Fortunately the government supports us through this, in order to make sure that the Indian oil marketing companies can continue their role of supplying the population with access to petroleum products.
HPCL will fund its development through a debt to equity ratio of 2:1. You have been aggressive in financing your growth through debt. How will you raise the capital to fund your projects while making sure growth happens sustainably?
In the past Capex has been funded more from internal resources than from debt. However, the situation is coming where we will need to rely more on borrowings. We are already involved in short-term borrowing in order to compensate for under-recoveries and reimbursement from the government, and this explains our current debt equity ratio.
I do not want HPCL to go into long-term borrowing. I believe that rather, this should be done through the organisation’s subsidiary companies. This is the financial engineering we have to do. HPCL is definitely borrowing, and we borrow at a very good rate. We have also done a lot of cost cutting across the company, which is a continuous process. Also, if our planned return on investment is less than 15% we do not take the projects. This is our internal hurdle rate, which is very good for this tight financial position.

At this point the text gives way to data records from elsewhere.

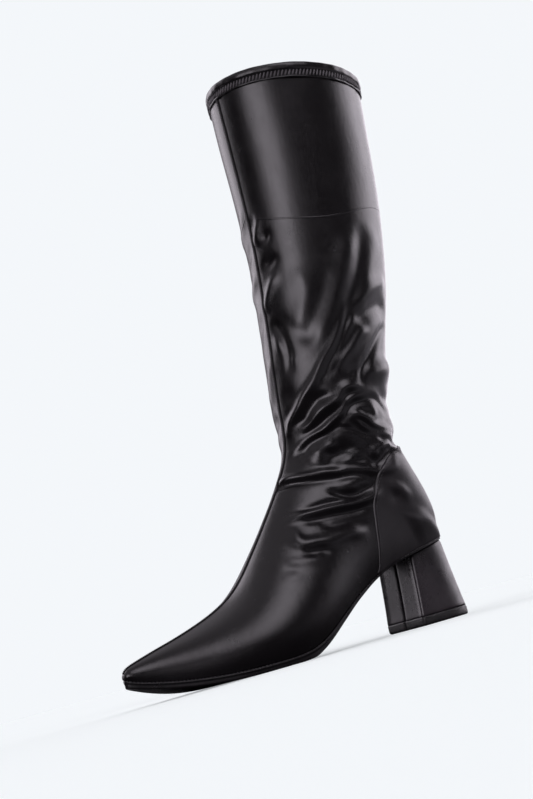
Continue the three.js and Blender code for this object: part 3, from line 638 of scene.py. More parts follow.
@dataclass
class Skin:
    """The upper's outer surface with its folds, as rings of points from the toe to the collar.

    creased holds the sections between which the rings stand closer together, with soft ends, and
    crowding is how much closer. A fold acts within fold_reach times its width. It fades out over
    run_out millimetres at each end, or over a share of its length. deepest and highest limit
    the sum of the folds in millimetres, and softening counts the passes that smooth it. The
    slack waves have their scales in waves per millimetre and their heights on foot and shaft.
    No fold reaches the last calm sections under the collar.
    """

    form: Form
    rings: int = 392
    half_points: int = 116
    toe_rings: int = 12
    creased: tuple[float, float, float, float] = (9.0, 11.5, 30.5, 32.5)
    crowding: float = 1.8
    fold_reach: float = 2.6
    run_out: float = 9.0
    shortest_fade: float = 0.22
    fade_at_seam: float = 0.1
    deepest: float = 3.3
    highest: float = 4.4
    softening: int = 3
    slack_scales: tuple[float, float, float] = (0.035, 0.035, 0.018)
    slack_start: float = 3.0
    slack_foot: float = 0.26
    slack_shaft: float = 0.56
    calm: tuple[float, float] = (0.75, 0.25)
    places: np.ndarray = field(init=False)
    girths: np.ndarray = field(init=False)
    points: np.ndarray = field(init=False)
    normals: np.ndarray = field(init=False)

    def __post_init__(self) -> None:
        """Builds the smooth rings and presses the folds into them."""
        self.places = self._even_places()
        self.girths = np.linspace(0, 1, self.half_points + 1)
        smooth = self.smooth_rings(0.0)
        normals = ring_normals(smooth)
        lift = self._fold_lift(smooth) + self._slack(smooth)
        top = self.form.place_at(self.form.shaft_length)
        calm = 1 - ease(self.places, *(top - below for below in self.calm))
        self.points = smooth + normals * (lift * calm[:, None])[..., None]
        self.normals = ring_normals(self.points)

    def _even_places(self) -> np.ndarray:
        """Section numbers that spread the rings evenly up the boot.

        Returns:
            The section numbers, rising from the toe.
        """
        top = self.form.place_at(self.form.shaft_length)
        fine = np.linspace(0, top, 1500)
        rows = self.form.blended(fine)
        front = np.linalg.norm(np.diff(rows[:, 2:4], axis=0), axis=1)
        back = np.linalg.norm(np.diff(rows[:, 0:2], axis=0), axis=1)
        creased = ease(fine, *self.creased[:2]) * (1 - ease(fine, *self.creased[2:]))
        steps = (0.6 * np.maximum(front, back) + 0.2 * (front + back)) * (1 + self.crowding * creased[1:])
        length = np.concatenate([[0], np.cumsum(steps)])
        places = np.interp(np.linspace(0, length[-1], self.rings), length, fine)
        return np.concatenate([np.linspace(0, places[6], self.toe_rings)[:-1], places[6:]])

    def smooth_rings(self, offset: float) -> np.ndarray:
        """Closed rings of the plain form, outer side first, then back along the inner side.

        Args:
            offset: distance out of the form.

        Returns:
            Array of rings by points by three.
        """
        outer = self.form.half_sections(self.places, Side.OUTER, self.girths, offset)
        inner = self.form.half_sections(self.places, Side.INNER, self.girths, offset)
        return np.concatenate([outer, inner[:, -2:0:-1]], 1)

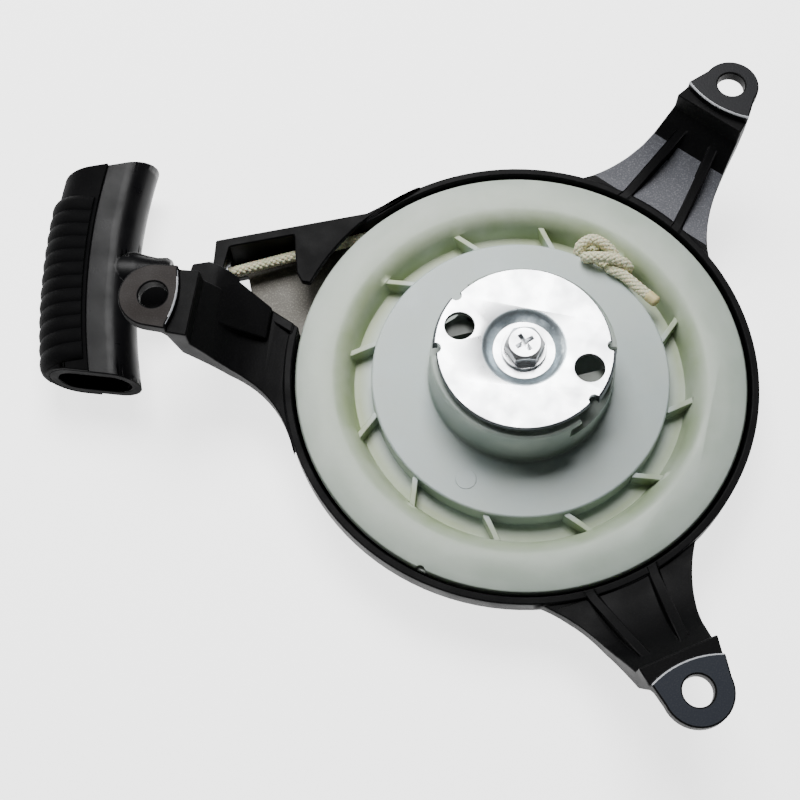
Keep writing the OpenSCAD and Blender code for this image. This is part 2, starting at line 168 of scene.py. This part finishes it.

Once, the PSUs in India had very defined role. Today, we see many overlaps between the activities and priorities and the strategies of the PSUs. Given this, how do you define the role of HPCL today?
Hindustan Petroleum is the amalgamation of Esso and Caltex. As a result, we have a very rich cultural blend of Esso and Caltex mixed with our experience in the public sector. Putting all this together, I think HPCL got a very clear defined strategy to service the people of the country at the same time maintain its growth. Whatever we do, we should always remember that we are a commercial organisation. We must generate profit in order to grow, and we will ensure that we achieve this growth hand in hand with India.